White foliage-limits and requirements

  • Chlorophyll: white sectors contribute little; nearby green patches do most of the work.
  • Light: strong bright-indirect light is ideal; long, hard sun behind glass scars or yellows pale areas fast.
  • Water: cold, wet roots or repeated deep droughts usually damage white sections first.
  • Substrate: open, well-structured mixes keep roots oxygenated and reduce rot risk in slower-growing plants.
  • Growth: smaller leaves and slower expansion than fully green relatives are normal behaviour, not failure.
  • Pattern: care keeps pattern stable; it does not magically increase or “improve” the white percentage over time.
Details & Care

White Foliage Plants: high contrast for disciplined setups

White foliage under real conditions

On white foliage plants, cream and snow-white sectors contribute little to the plant’s energy budget.
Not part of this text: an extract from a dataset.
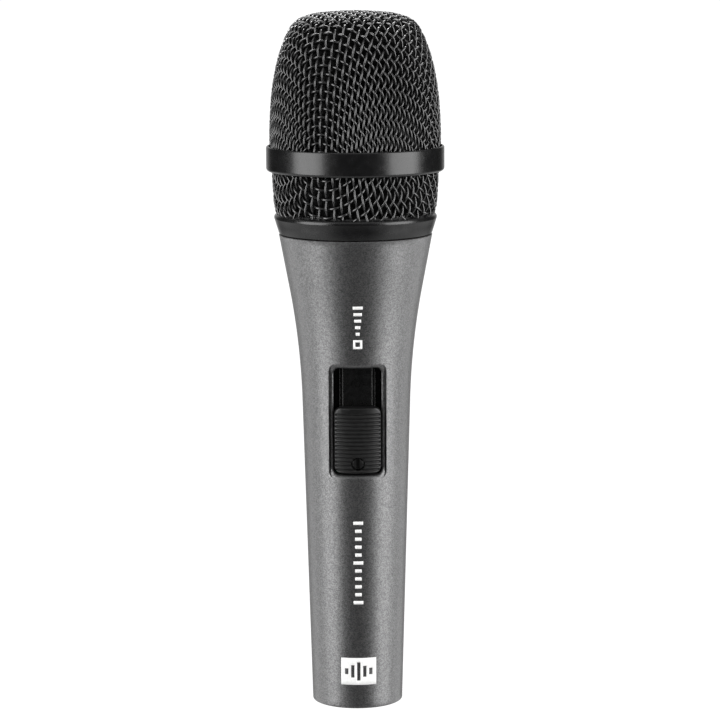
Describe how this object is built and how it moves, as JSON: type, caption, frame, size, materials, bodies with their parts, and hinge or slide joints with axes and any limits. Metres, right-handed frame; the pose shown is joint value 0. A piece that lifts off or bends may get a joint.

The remaining green tissue carries most of the work, so long spells of low light, cold rooms and wet, heavy substrate leave very little margin for mistakes compared with plain green forms.

Who white foliage actually suits

  • Light is sorted: you have bright but filtered light available and know which windows turn harsh at midday.
  • Drying time is predictable: you understand how fast your pots usually dry and you are not watering “just in case”.
  • Routine exists: you already walk past your plants with half an eye on leaves and substrate, not only when something looks half gone.

Treat white foliage as a reward, not a starting point, and narrow by plant type before you fall for the whitest leaf in the room. Decide if you want a climber, trailing plant or compact tabletop piece, then ignore anything that does not fit that brief, no matter how white the latest leaf looks in photos.

Care focus without myths

Bright, gentle light lets green and white areas share the work without roasting the palest parts. Mixes should be free-draining and structured, with clear air gaps so roots are not sitting in cold sludge for days. Deep droughts followed by heavy soaking and long-term swamp conditions both tend to mark white sectors first.

For more detail on handling white-heavy patterns, see White Variegated Houseplants-Full Guide.

If your current setup still feels like guesswork, build confidence with less extreme variegation or solid green plants first and keep this section on your “later” list.